Private Japanese lander to make historic touchdown on Moon

Japanese lunar exploration company ispace aims to make a historic touchdown on the surface of the Moon on April 25.

Tokyo:  Japanese lunar exploration company ispace aims to make a historic touchdown on the surface of the Moon on April 25, the company said on Thursday.

So far no privately operated spacecraft has ever landed softly on the Moon, besides those operated by NASA, Russia and China.

“The earliest scheduled landing date for the HAKUTO-R Mission 1 Lunar Lander is set for April 25 at 16:40 UTC (10.10 p.m. IST),” the company said in a statement.

However, it noted that the date and time “are subject to change depending on operational conditions”.

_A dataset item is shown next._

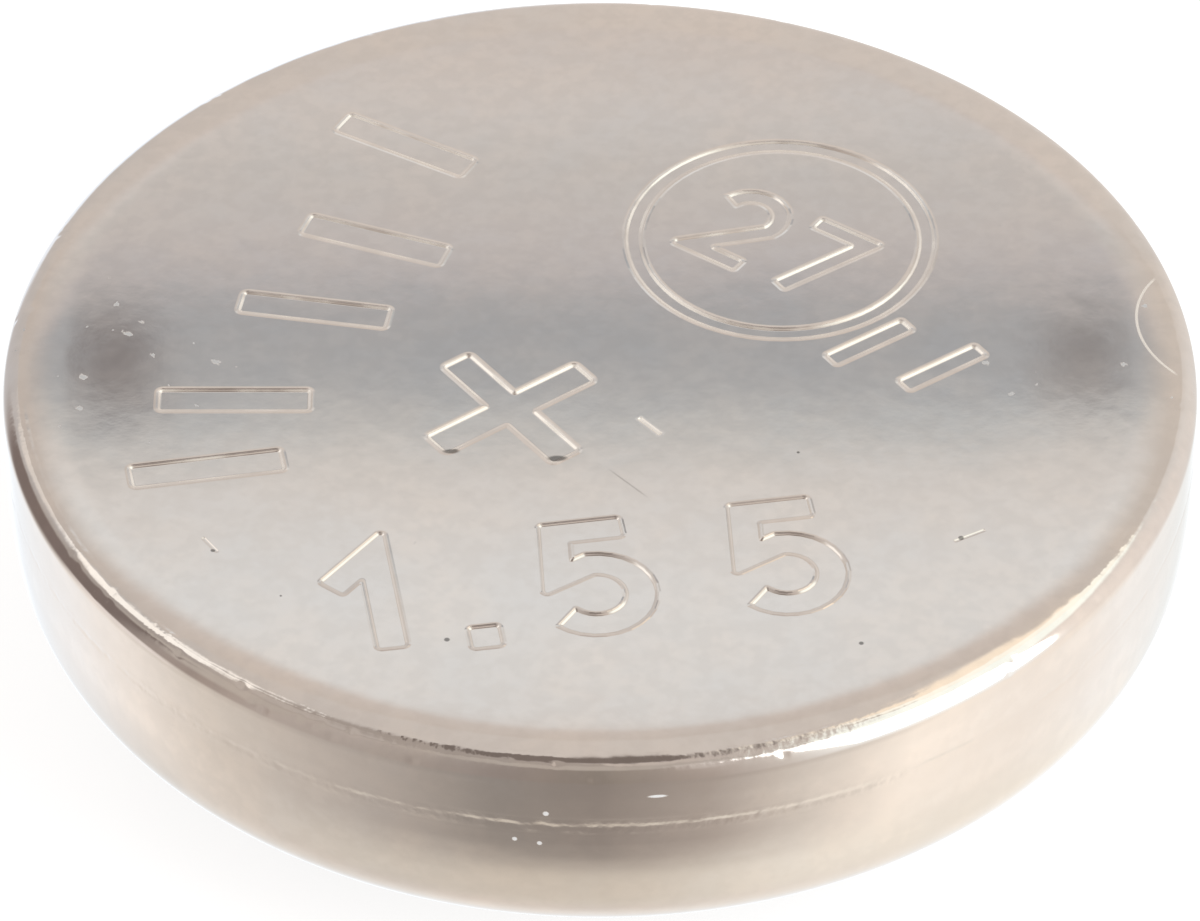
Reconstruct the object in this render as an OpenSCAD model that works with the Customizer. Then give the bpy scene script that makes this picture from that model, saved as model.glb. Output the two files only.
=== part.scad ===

“What we have accomplished so far is already a great achievement, and we are already applying lessons learned from this flight to our future missions. The stage is set. I am looking forward to witnessing this historic day, marking the beginning of a new era of commercial lunar missions,” Takeshi Hakamada, Founder and CEO of ispace, said in the statement.

The HAKUTO-R Mission 1 started its journey to the Moon’s orbit on March 22. After a week’s successful lunar orbital insertion manoeuvre, it also sent back an image of the sunlit section of the Moon, captured by its lander-mounted camera.

As of April 12, 2023, the Mission 1 lander is orbiting the Moon in an elliptical orbit with an altitude of about 100 km at the perilune (periapsis) and about 2,300 km at the apolune (apoapsis), the company said.

The lander is scheduled to perform multiple orbital control manoeuvers to reach 100 km circular orbit around the Moon to complete Success 8 of the Mission 1 Milestones.

The company noted that at approximately 15:40 UTC on April 25 (9.10 p.m. IST), the lander will begin the landing sequence from the 100 km altitude orbit. During the sequence, the lander will perform a braking burn, firing its main propulsion system to decelerate from orbit.

Utilising a series of pre-set commands, the lander will adjust its attitude and reduce velocity in order to make a soft landing on the lunar surface.

The process will take approximately one hour.

If Hakuto-R is able to achieve the feat, it will reportedly deploy a tiny rover named Rashid for the United Arab Emirates’ space agency.

But, if all does not go well, there are three alternative landing sites and depending on the site, the landing date (April 26, May 1, and May 3) may change, the company said.